Albuquerque man sentenced to more than 5 years in prison for auto loan fraud schemes exceeding $1.5 million
ALBUQUERQUE, N.M. – Alexander M.M. Uballez, United States Attorney for the District of New Mexico, announced today that Rick Benavidez, 47, of Albuquerque, was sentenced in federal court to five years and three months in prison for leading and organizing two auto loan fraud schemes involving a total intended loss of more than $1.5 million.
Benavidez pleaded guilty on April 29 to two counts of bank fraud, one count of conspiracy to commit bank fraud and one count of making fraudulent returns, statements or other documents. In his plea agreement, Benavidez admitted to conspiring with his co-defendant, Damian Maron, 41, of Albuquerque, to carry out a loan fraud scheme against federally insured credit unions in Bernalillo County. Benavidez and Maron convinced lower-level members of the conspiracy to apply for loans totaling $359,662.97. Benavidez gave the loan applicants false pay stubs overstating their income to improve the likelihood of loan approval. Benavidez, Maron and their co-conspirators did not actually use the proceeds of the loans to buy vehicles. Instead, they arranged for the lenders to disburse the loan funds to a fictitious auto dealership. The co-conspirators then divided the proceeds of the fraud and used the money for their own personal benefit.
Benavidez also admitted to taking part in a separate auto loan fraud scheme involving an intended loss of $1,154,493.42, of which $999,993.42 was actually disbursed by financial institutions. Benavidez agreed to make restitution to the victims of his crimes in an amount to be determined at a separate hearing. Benavidez must complete a five-year term of supervised release following his imprisonment.

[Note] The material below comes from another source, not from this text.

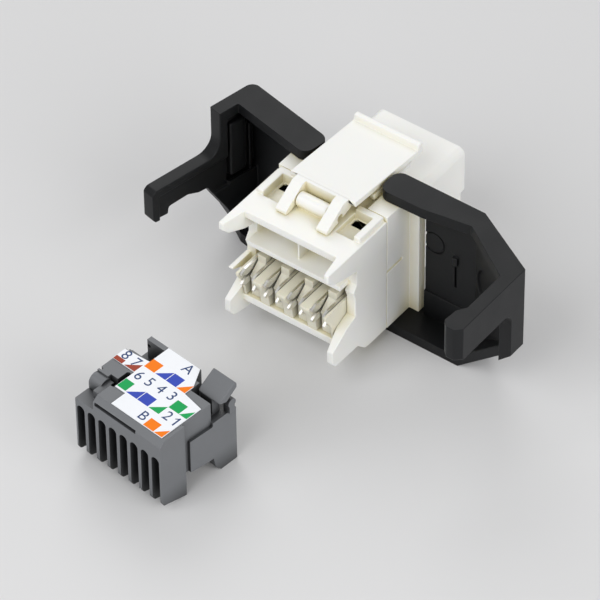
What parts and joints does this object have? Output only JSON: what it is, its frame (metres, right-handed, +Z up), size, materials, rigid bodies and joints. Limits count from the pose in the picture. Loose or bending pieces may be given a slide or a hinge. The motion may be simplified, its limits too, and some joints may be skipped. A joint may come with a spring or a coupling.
{
  "type": "keystone jack",
  "caption": "White keystone jack with a plug port, two black swing arms over its cable side, a raised latch plate and a grey slotted wire manager lying loose behind it.",
  "frame": {"origin": "on the resting plane, midway between the two arm pivots", "axes": "+X to the right seen from the cable side, +Y out of the plug port, +Z up"},
  "size_m": [0.0562, 0.0655, 0.0248],
  "materials": {
    "white_plastic": "satin moulded polycarbonate",
    "ivory_plastic": "satin moulded, slightly translucent",
    "black_nylon": "fine spark-eroded grain",
    "grey_plastic": "satin moulded",
    "label": "printed matt film",
    "board": "solder mask",
    "tinned_contact": "bright tin",
    "gold_contact": "bright gold plate"
  },
  "bodies": {
    "housing": {"front_housing": "white_plastic", "rear_housing": "white_plastic", "contact_comb": "ivory_plastic", "circuit_board": "board", "contact_guide": "ivory_plastic", "idc_contact_1": "tinned_contact", "idc_contact_2": "tinned_contact", "idc_contact_3": "tinned_contact", "idc_contact_4": "tinned_contact", "idc_contact_5": "tinned_contact", "idc_contact_6": "tinned_contact", "idc_contact_7": "tinned_contact", "idc_contact_8": "tinned_contact"},
    "port_springs": {"port_contact_1": "gold_contact", "port_contact_2": "gold_contact", "port_contact_3": "gold_contact", "port_contact_4": "gold_contact", "port_contact_5": "gold_contact", "port_contact_6": "gold_contact", "port_contact_7": "gold_contact", "port_contact_8": "gold_contact"},
    "latch": {"keystone_latch": "white_plastic"},
    "right_arm": {"right_arm": "black_nylon"},
    "left_arm": {"left_arm": "black_nylon"},
    "cap": {"wire_manager": "grey_plastic", "wiring_label": "label"}
  },
  "joints": [
    {"name": "right_arm_swing", "type": "hinge", "parent": "housing", "child": "right_arm", "pos_m": [0.0079, 0, 0], "axis": [0, 0, 1], "range_deg": [-70, 0]},
    {"name": "left_arm_swing", "type": "hinge", "parent": "housing", "child": "left_arm", "pos_m": [-0.0079, 0, 0], "axis": [0, 0, -1], "range_deg": [-50, 0]},
    {"name": "latch_press", "type": "hinge", "parent": "housing", "child": "latch", "pos_m": [0, -0.0085, 0.0228], "axis": [-1, 0, 0], "range_deg": [0, 5], "stiffness_Nm_per_rad": 0.05},
    {"name": "port_spring_flex", "type": "hinge", "parent": "housing", "child": "port_springs", "pos_m": [0, -0.0029, 0.0142], "axis": [1, 0, 0], "range_deg": [0, 3.5], "stiffness_Nm_per_rad": 0.02},
    {"name": "wire_manager_slide", "type": "slide", "parent": "housing", "child": "cap", "axis": [0.0458, 0.9477, 0.3159], "range_m": [0, 0.015]}
  ]
}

In his plea agreement, Benavidez also admitted to submitting a false document to the Internal Revenue Service while his auto loan fraud case was pending. This false document purported to designate United States District Judge William P. Johnson as Benavidez’s legal fiduciary. Benavidez knew this designation was false when he submitted the document.
Maron previously pleaded guilty to one count of bank fraud and one count of conspiracy to commit bank fraud. He is scheduled for sentencing on Sept. 2.
The FBI Albuquerque Field Office and Homeland Security Investigations (HSI) investigated this case with assistance from the U.S. Treasury Inspector General for Tax Administration and the New Mexico Office of the Attorney General.
Assistant U.S. Attorneys Taylor F. Hartstein and Sean J. Sullivan are prosecuting the case.